* begin *

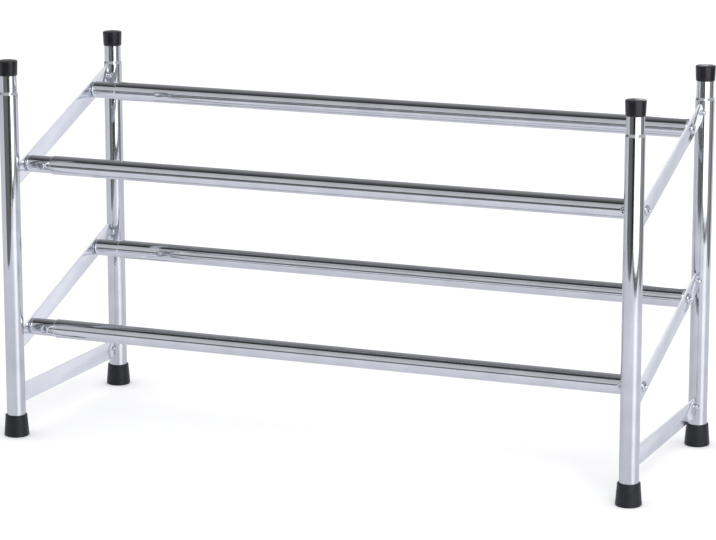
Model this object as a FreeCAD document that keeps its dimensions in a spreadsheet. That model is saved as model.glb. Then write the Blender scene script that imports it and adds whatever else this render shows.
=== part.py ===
"""Pull out shoe rack: two welded end frames on four telescoping rails.

Frame: +X to the right, along the rails; +Y to the rear; +Z up. The origin is on the floor, in the
middle of the closed rack's footprint. Lengths are in millimetres.
"""
import FreeCAD
import Part
import math
import os
import Sketcher

# ---------------------------------------------------------------------------------------------
# Dimensions
# ---------------------------------------------------------------------------------------------

# Driving dimensions: name, value, meaning.
SIZES = (
    ("frame_span", 616.0, "left to right, post axis to post axis, rack pushed in"),
    ("frame_depth", 216.0, "front to rear, post axis to post axis"),
    ("rack_height", 365.0, "floor to the top of a cap"),
    ("post_od", 18.0, "post tube, outside diameter"),
    ("post_wall", 0.7, "post tube, wall"),
    ("shoulder_length", 3.5, "height of the conical shoulder"),
    ("neck_length", 27.5, "post neck, from the shoulder to its end in the cap"),
    ("stacking_clearance", 0.15, "radial gap of a neck in the foot end of another post"),
    ("fit_clearance", 0.05, "radial gap of every pushed or screwed fit"),
    ("cap_height", 15.0, "height of a cap"),
    ("cap_roof", 2.5, "thickness of a cap above the neck"),
    ("cap_top_od", 19.0, "cap, diameter below its top edge"),
    ("cap_mouth_od", 17.8, "cap, diameter at its mouth"),
    ("cap_edge_radius", 1.0, "rounding of a cap's top edge"),
    ("cap_dome", 0.9, "rise of a cap's domed top"),
    ("foot_height", 21.0, "height of a foot"),
    ("foot_floor", 4.0, "rubber below the post's end"),
    ("foot_base_od", 24.0, "foot, diameter above its lower edge"),
    ("foot_mouth_od", 21.0, "foot, diameter at its mouth"),
    ("foot_base_radius", 1.6, "rounding of a foot's lower edge"),
    ("foot_lip_radius", 0.6, "rounding of a foot's mouth"),
    ("bar_width", 18.5, "flat bar, width, and diameter of its round ends"),
    ("bar_thickness", 2.0, "flat bar, thickness"),
    ("bar_cope", 0.4, "depth of the hollow in a bar's end that takes the round of a post"),
    ("base_bar_height", 39.0, "floor to the centre line of a base bar"),
    ("lower_tier_height", 100.0, "floor to the axis of the lower front rail"),
    ("upper_tier_drop", 71.5, "post shoulder down to the axis of the upper front rail"),
    ("rail_rise", 51.5, "front rail to rear rail of one tier, upwards"),
    ("front_rail_setback", 36.0, "front post axis to front rail axis"),
    ("rear_rail_setback", 43.0, "rear rail axis to rear post axis"),
    ("outer_tube_od", 18.0, "outer rail tube, outside diameter"),
    ("inner_tube_od", 16.4, "inner rail tube, outside diameter"),
    ("tube_wall", 0.5, "rail tubes, wall"),
    ("mouth_gap", 26.0, "inner tube in view when the rack is pushed in"),
    ("stop_gap", 0.5, "gap left at either end of the travel"),
    ("lock_dimple_place", 16.5, "bar face to the centre of a lock dimple"),
    ("lock_dimple_radius", 8.0, "ball that presses a lock dimple"),
    ("lock_dimple_depth", 1.0, "depth of a lock dimple"),
    ("stop_dimple_setback", 52.5, "mouth of an outer tube to the middle of its stop dimple"),
    ("stop_dimple_length", 17.0, "length of a stop dimple"),
    ("stop_dimple_depth", 0.22, "depth of a stop dimple"),
    ("plug_length", 22.0, "end plug, length"),
    ("plug_groove_width", 9.4, "groove that takes the lock dimple"),
    ("tapped_depth", 16.0, "tapped hole in an end plug"),
    ("glide_spigot_length", 12.0, "glide bush, length inside the inner tube"),
    ("glide_flange_length", 4.0, "glide bush, length of the running flange"),
    ("glide_bore", 10.0, "glide bush, bore"),
    ("glide_clearance", 0.08, "radial running gap of a glide bush in the outer tube"),
    ("screw_diameter", 5.0, "rail screw, thread diameter"),
    ("screw_length", 16.0, "rail screw, length below the head"),
    ("screw_hole_clearance", 0.25, "radial gap of a rail screw in a bar"),
    ("screw_head_od", 10.0, "rail screw, head diameter"),
    ("screw_head_rim", 1.2, "rail screw, height of the head's rim"),
    ("screw_head_height", 2.8, "rail screw, height of the head"),
    ("recess_span", 5.2, "cross recess, arm to arm"),
    ("recess_width", 1.2, "cross recess, width of an arm"),
    ("recess_depth", 1.4, "cross recess, depth"),
    ("nugget_size", 5.0, "weld nugget, diameter"),
    ("nugget_inset", 0.5, "post face to the middle of a weld nugget"),
    ("nugget_rise", 0.7, "bar face to the middle of a weld nugget"),
)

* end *

Extract the listing in its entirety, matching it exactly.

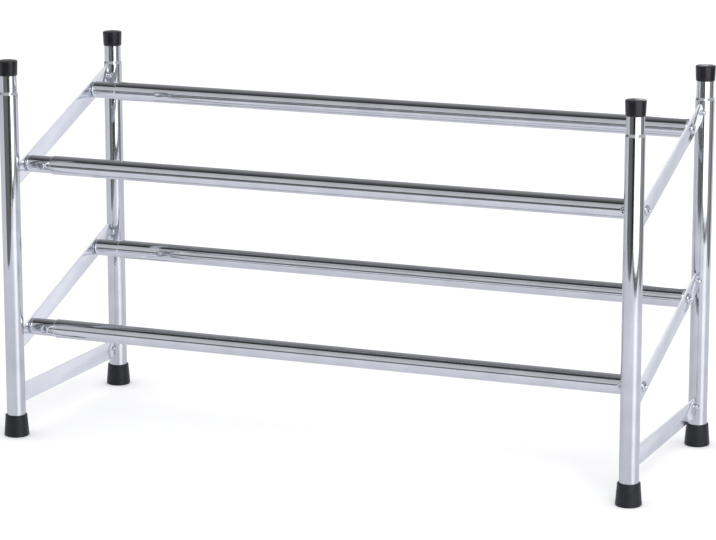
Model this object as a FreeCAD document that keeps its dimensions in a spreadsheet. That model is saved as model.glb. Then write the Blender scene script that imports it and adds whatever else this render shows.
=== part.py ===
"""Pull out shoe rack: two welded end frames on four telescoping rails.

Frame: +X to the right, along the rails; +Y to the rear; +Z up. The origin is on the floor, in the
middle of the closed rack's footprint. Lengths are in millimetres.
"""
import FreeCAD
import Part
import math
import os
import Sketcher

# ---------------------------------------------------------------------------------------------
# Dimensions
# ---------------------------------------------------------------------------------------------

# Driving dimensions: name, value, meaning.
SIZES = (
    ("frame_span", 616.0, "left to right, post axis to post axis, rack pushed in"),
    ("frame_depth", 216.0, "front to rear, post axis to post axis"),
    ("rack_height", 365.0, "floor to the top of a cap"),
    ("post_od", 18.0, "post tube, outside diameter"),
    ("post_wall", 0.7, "post tube, wall"),
    ("shoulder_length", 3.5, "height of the conical shoulder"),
    ("neck_length", 27.5, "post neck, from the shoulder to its end in the cap"),
    ("stacking_clearance", 0.15, "radial gap of a neck in the foot end of another post"),
    ("fit_clearance", 0.05, "radial gap of every pushed or screwed fit"),
    ("cap_height", 15.0, "height of a cap"),
    ("cap_roof", 2.5, "thickness of a cap above the neck"),
    ("cap_top_od", 19.0, "cap, diameter below its top edge"),
    ("cap_mouth_od", 17.8, "cap, diameter at its mouth"),
    ("cap_edge_radius", 1.0, "rounding of a cap's top edge"),
    ("cap_dome", 0.9, "rise of a cap's domed top"),
    ("foot_height", 21.0, "height of a foot"),
    ("foot_floor", 4.0, "rubber below the post's end"),
    ("foot_base_od", 24.0, "foot, diameter above its lower edge"),
    ("foot_mouth_od", 21.0, "foot, diameter at its mouth"),
    ("foot_base_radius", 1.6, "rounding of a foot's lower edge"),
    ("foot_lip_radius", 0.6, "rounding of a foot's mouth"),
    ("bar_width", 18.5, "flat bar, width, and diameter of its round ends"),
    ("bar_thickness", 2.0, "flat bar, thickness"),
    ("bar_cope", 0.4, "depth of the hollow in a bar's end that takes the round of a post"),
    ("base_bar_height", 39.0, "floor to the centre line of a base bar"),
    ("lower_tier_height", 100.0, "floor to the axis of the lower front rail"),
    ("upper_tier_drop", 71.5, "post shoulder down to the axis of the upper front rail"),
    ("rail_rise", 51.5, "front rail to rear rail of one tier, upwards"),
    ("front_rail_setback", 36.0, "front post axis to front rail axis"),
    ("rear_rail_setback", 43.0, "rear rail axis to rear post axis"),
    ("outer_tube_od", 18.0, "outer rail tube, outside diameter"),
    ("inner_tube_od", 16.4, "inner rail tube, outside diameter"),
    ("tube_wall", 0.5, "rail tubes, wall"),
    ("mouth_gap", 26.0, "inner tube in view when the rack is pushed in"),
    ("stop_gap", 0.5, "gap left at either end of the travel"),
    ("lock_dimple_place", 16.5, "bar face to the centre of a lock dimple"),
    ("lock_dimple_radius", 8.0, "ball that presses a lock dimple"),
    ("lock_dimple_depth", 1.0, "depth of a lock dimple"),
    ("stop_dimple_setback", 52.5, "mouth of an outer tube to the middle of its stop dimple"),
    ("stop_dimple_length", 17.0, "length of a stop dimple"),
    ("stop_dimple_depth", 0.22, "depth of a stop dimple"),
    ("plug_length", 22.0, "end plug, length"),
    ("plug_groove_width", 9.4, "groove that takes the lock dimple"),
    ("tapped_depth", 16.0, "tapped hole in an end plug"),
    ("glide_spigot_length", 12.0, "glide bush, length inside the inner tube"),
    ("glide_flange_length", 4.0, "glide bush, length of the running flange"),
    ("glide_bore", 10.0, "glide bush, bore"),
    ("glide_clearance", 0.08, "radial running gap of a glide bush in the outer tube"),
    ("screw_diameter", 5.0, "rail screw, thread diameter"),
    ("screw_length", 16.0, "rail screw, length below the head"),
    ("screw_hole_clearance", 0.25, "radial gap of a rail screw in a bar"),
    ("screw_head_od", 10.0, "rail screw, head diameter"),
    ("screw_head_rim", 1.2, "rail screw, height of the head's rim"),
    ("screw_head_height", 2.8, "rail screw, height of the head"),
    ("recess_span", 5.2, "cross recess, arm to arm"),
    ("recess_width", 1.2, "cross recess, width of an arm"),
    ("recess_depth", 1.4, "cross recess, depth"),
    ("nugget_size", 5.0, "weld nugget, diameter"),
    ("nugget_inset", 0.5, "post face to the middle of a weld nugget"),
    ("nugget_rise", 0.7, "bar face to the middle of a weld nugget"),
)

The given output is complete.